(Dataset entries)

------------

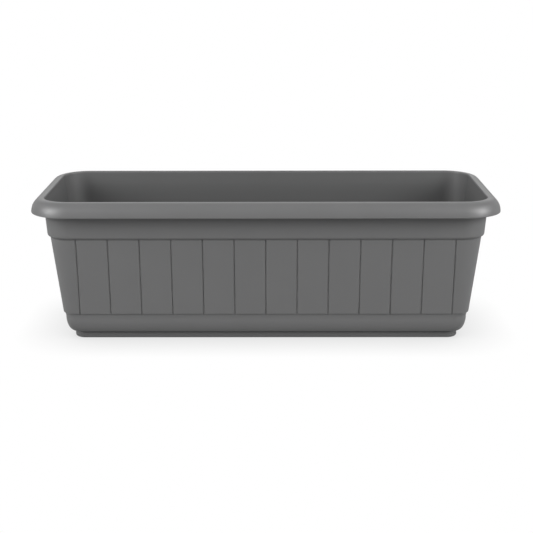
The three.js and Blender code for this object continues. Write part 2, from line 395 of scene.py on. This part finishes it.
def shell_section():
    """Section of the shell from its underside's middle, round the outside, to its floor's middle."""
    ring_inset = FOOT_INSET + FOOT_RING_WIDTH
    ring_corner = BASE_CORNER - FOOT_RING_WIDTH
    step_rise = WALL * (math.sqrt(2) - 1)
    base_round_height = BASE_ROUND_TOP - SHELL_BOTTOM
    hollow_inset = LIP_TOP_WIDTH - WALL
    under = quarter(FOOT_INSET, BASE_ROUND_TOP, BASE_ROUND_WIDTH, base_round_height, -QUARTER_TURN, 0,
                    lambda inset, z: body_corner(z))
    crest = quarter(LIP_TOP_WIDTH - CREST_ROUND, CREST - CREST_ROUND, CREST_ROUND, CREST_ROUND,
                    QUARTER_TURN, math.pi, lambda inset, z: lip_corner(inset))
    floor_round = quarter(BASE_ROUND_INSET + WALL + FLOOR_ROUND_WIDTH, BASE_ROUND_TOP, FLOOR_ROUND_WIDTH,
                          BASE_ROUND_TOP - FLOOR_TOP, 0, -QUARTER_TURN,
                          lambda inset, z: body_corner(z) - WALL)
    return rounded([
        Bend(WIDTH / 2, FLOOR_UNDER, 0.0),
        Bend(ring_inset + FOOT_RECESS / 2, FLOOR_UNDER, ring_corner - FOOT_RECESS / 2, EDGE_ROUND),
        Bend(ring_inset, SHELL_BOTTOM, ring_corner, EDGE_ROUND),
        *under,
        outside(BASE_TOP_INSET, PANEL_BOTTOM, EDGE_ROUND),
        outside(PANEL_INSET, PANEL_BOTTOM, BAND_ROUND, groove=1.0),
        outside(PANEL_TOP_INSET, PANEL_TOP, BAND_ROUND, groove=1.0),
        outside(COLLAR_INSET, COLLAR_BOTTOM, COLLAR_ROUND),
        outside(LIP_OVERHANG, LIP_EDGE, SHARP_ROUND),
        Bend(hollow_inset, CREST - CREST_WIDTH - WALL, lip_corner(hollow_inset), EDGE_ROUND),
        *reversed(lip_curve(WALL)[1:]),
        Bend(WALL, LIP_EDGE, lip_corner(WALL), LIP_EDGE_ROUND),
        Bend(0.0, LIP_EDGE, lip_corner(0.0), LIP_EDGE_ROUND),
        *lip_curve(0.0)[1:],
        *crest,
        inside(LIP_OVERHANG, LIP_EDGE, INSIDE_ROUND),
        inside(COLLAR_INSET, COLLAR_BOTTOM + step_rise, INSIDE_ROUND),
        inside(PANEL_TOP_INSET, PANEL_TOP + step_rise, INSIDE_ROUND),
        inside(PANEL_INSET, PANEL_BOTTOM + step_rise, INSIDE_ROUND),
        *floor_round,
        Bend(WIDTH / 2, FLOOR_TOP, 0.0),
    ])


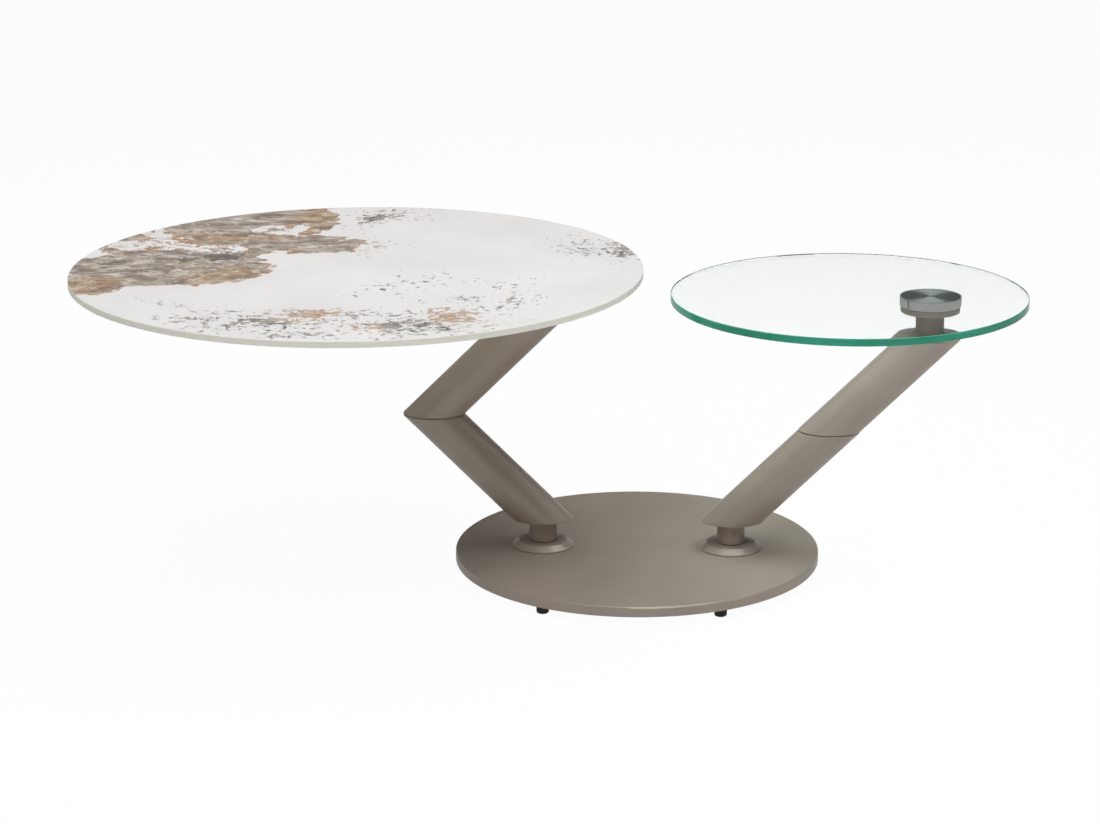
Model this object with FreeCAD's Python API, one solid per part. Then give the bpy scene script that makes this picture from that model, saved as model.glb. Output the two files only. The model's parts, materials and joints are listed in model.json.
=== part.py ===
import FreeCAD, Part
import math
import os

from FreeCAD import Vector

# Swivel coffee table: a round steel base carries two jointed arms, and each arm
# ends in a pivot that holds a round top well off its centre. Millimetres, +Z up.
# The origin is on the floor under the middle of the base, and +X runs from the
# foot of the left arm to the foot of the right arm.

# Base plate and feet
BASE_DIAMETER = 500.0
BASE_THICKNESS = 14.0
BASE_TOP_ROUND = 2.0
BASE_BOTTOM_ROUND = 1.0
FOOT_COUNT = 6
FOOT_CIRCLE_RADIUS = 235.0
FOOT_DIAMETER = 17.5
FOOT_HEIGHT = 12.0
FOOT_TAPER = 0.5
FOOT_ROUND = 2.5
FOOT_SEAT_HEIGHT = 8.0
FOOT_SCREW_DIAMETER = 4.0
FOOT_SCREW_GRIP = 9.0
FOOT_SCREW_HEAD_DIAMETER = 7.6
FOOT_SCREW_HEAD_HEIGHT = 2.4
FOOT_SCREW_HEAD_GAP = 0.4

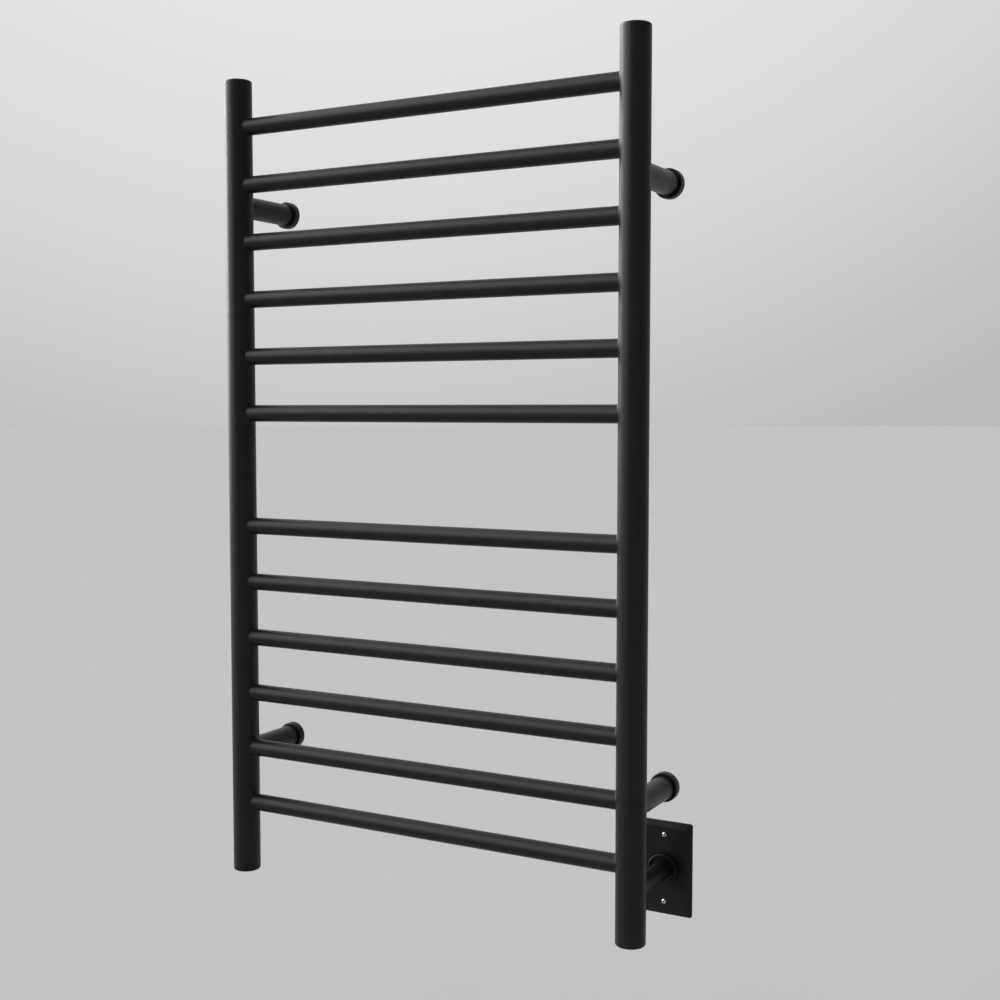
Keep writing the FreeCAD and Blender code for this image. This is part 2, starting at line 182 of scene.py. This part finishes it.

------------

Reproduce the entries above exactly.

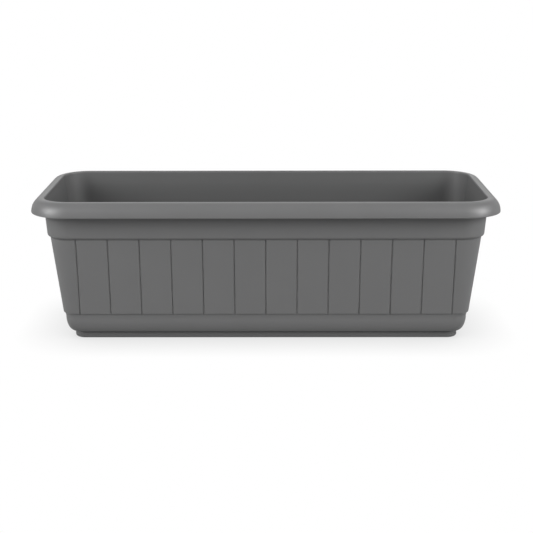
The three.js and Blender code for this object continues. Write part 2, from line 395 of scene.py on. This part finishes it.
def shell_section():
    """Section of the shell from its underside's middle, round the outside, to its floor's middle."""
    ring_inset = FOOT_INSET + FOOT_RING_WIDTH
    ring_corner = BASE_CORNER - FOOT_RING_WIDTH
    step_rise = WALL * (math.sqrt(2) - 1)
    base_round_height = BASE_ROUND_TOP - SHELL_BOTTOM
    hollow_inset = LIP_TOP_WIDTH - WALL
    under = quarter(FOOT_INSET, BASE_ROUND_TOP, BASE_ROUND_WIDTH, base_round_height, -QUARTER_TURN, 0,
                    lambda inset, z: body_corner(z))
    crest = quarter(LIP_TOP_WIDTH - CREST_ROUND, CREST - CREST_ROUND, CREST_ROUND, CREST_ROUND,
                    QUARTER_TURN, math.pi, lambda inset, z: lip_corner(inset))
    floor_round = quarter(BASE_ROUND_INSET + WALL + FLOOR_ROUND_WIDTH, BASE_ROUND_TOP, FLOOR_ROUND_WIDTH,
                          BASE_ROUND_TOP - FLOOR_TOP, 0, -QUARTER_TURN,
                          lambda inset, z: body_corner(z) - WALL)
    return rounded([
        Bend(WIDTH / 2, FLOOR_UNDER, 0.0),
        Bend(ring_inset + FOOT_RECESS / 2, FLOOR_UNDER, ring_corner - FOOT_RECESS / 2, EDGE_ROUND),
        Bend(ring_inset, SHELL_BOTTOM, ring_corner, EDGE_ROUND),
        *under,
        outside(BASE_TOP_INSET, PANEL_BOTTOM, EDGE_ROUND),
        outside(PANEL_INSET, PANEL_BOTTOM, BAND_ROUND, groove=1.0),
        outside(PANEL_TOP_INSET, PANEL_TOP, BAND_ROUND, groove=1.0),
        outside(COLLAR_INSET, COLLAR_BOTTOM, COLLAR_ROUND),
        outside(LIP_OVERHANG, LIP_EDGE, SHARP_ROUND),
        Bend(hollow_inset, CREST - CREST_WIDTH - WALL, lip_corner(hollow_inset), EDGE_ROUND),
        *reversed(lip_curve(WALL)[1:]),
        Bend(WALL, LIP_EDGE, lip_corner(WALL), LIP_EDGE_ROUND),
        Bend(0.0, LIP_EDGE, lip_corner(0.0), LIP_EDGE_ROUND),
        *lip_curve(0.0)[1:],
        *crest,
        inside(LIP_OVERHANG, LIP_EDGE, INSIDE_ROUND),
        inside(COLLAR_INSET, COLLAR_BOTTOM + step_rise, INSIDE_ROUND),
        inside(PANEL_TOP_INSET, PANEL_TOP + step_rise, INSIDE_ROUND),
        inside(PANEL_INSET, PANEL_BOTTOM + step_rise, INSIDE_ROUND),
        *floor_round,
        Bend(WIDTH / 2, FLOOR_TOP, 0.0),
    ])


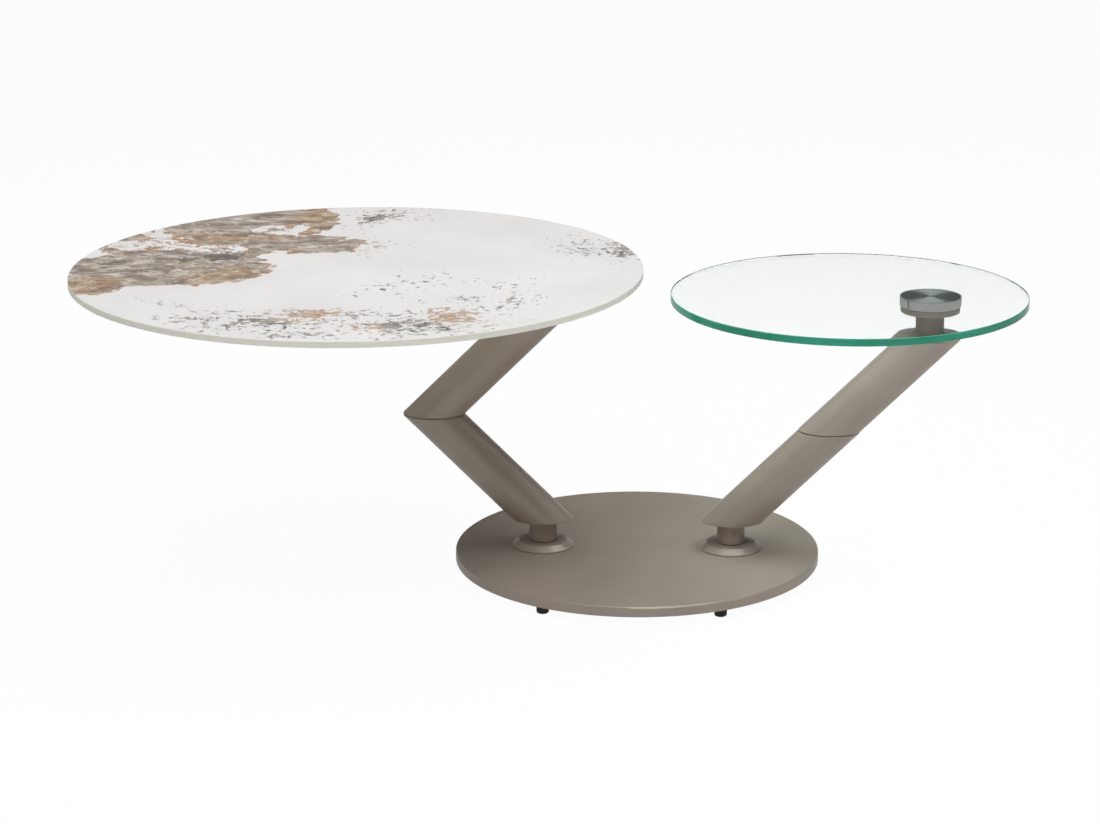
Model this object with FreeCAD's Python API, one solid per part. Then give the bpy scene script that makes this picture from that model, saved as model.glb. Output the two files only. The model's parts, materials and joints are listed in model.json.
=== part.py ===
import FreeCAD, Part
import math
import os

from FreeCAD import Vector

# Swivel coffee table: a round steel base carries two jointed arms, and each arm
# ends in a pivot that holds a round top well off its centre. Millimetres, +Z up.
# The origin is on the floor under the middle of the base, and +X runs from the
# foot of the left arm to the foot of the right arm.

# Base plate and feet
BASE_DIAMETER = 500.0
BASE_THICKNESS = 14.0
BASE_TOP_ROUND = 2.0
BASE_BOTTOM_ROUND = 1.0
FOOT_COUNT = 6
FOOT_CIRCLE_RADIUS = 235.0
FOOT_DIAMETER = 17.5
FOOT_HEIGHT = 12.0
FOOT_TAPER = 0.5
FOOT_ROUND = 2.5
FOOT_SEAT_HEIGHT = 8.0
FOOT_SCREW_DIAMETER = 4.0
FOOT_SCREW_GRIP = 9.0
FOOT_SCREW_HEAD_DIAMETER = 7.6
FOOT_SCREW_HEAD_HEIGHT = 2.4
FOOT_SCREW_HEAD_GAP = 0.4

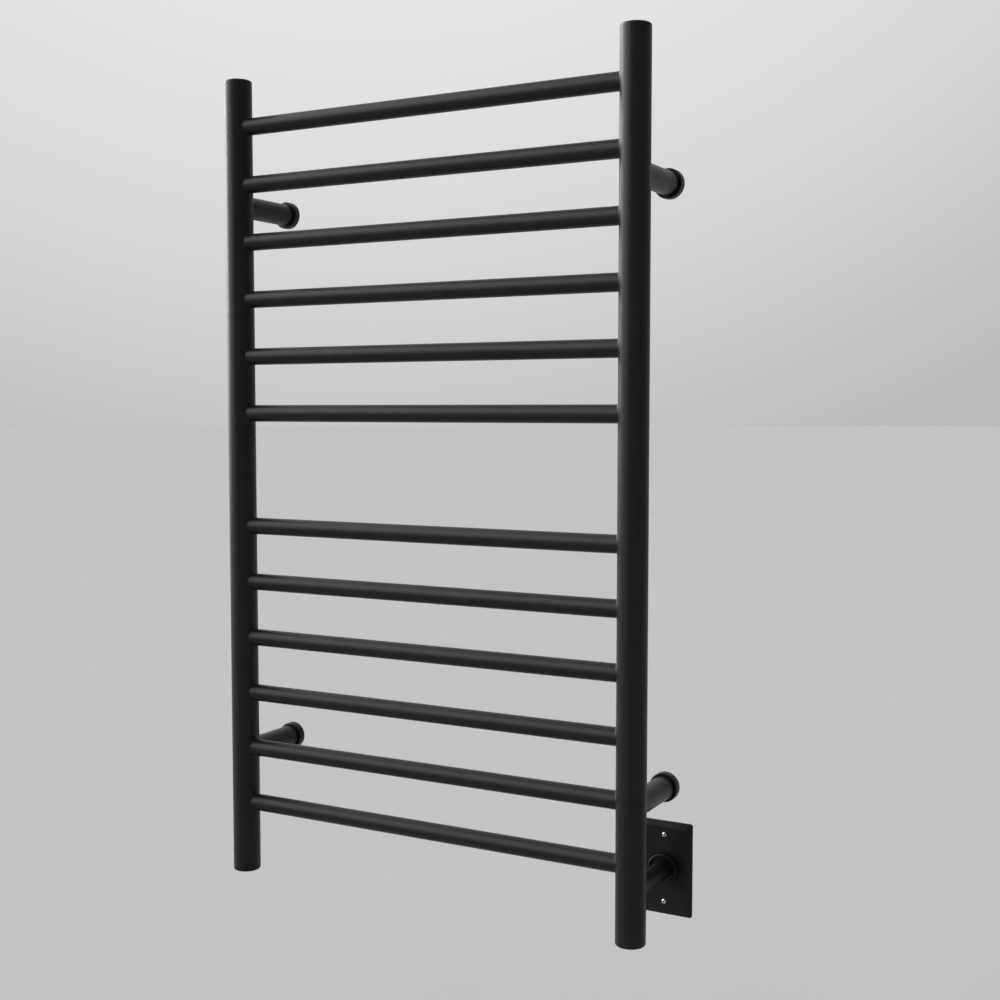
Keep writing the FreeCAD and Blender code for this image. This is part 2, starting at line 182 of scene.py. This part finishes it.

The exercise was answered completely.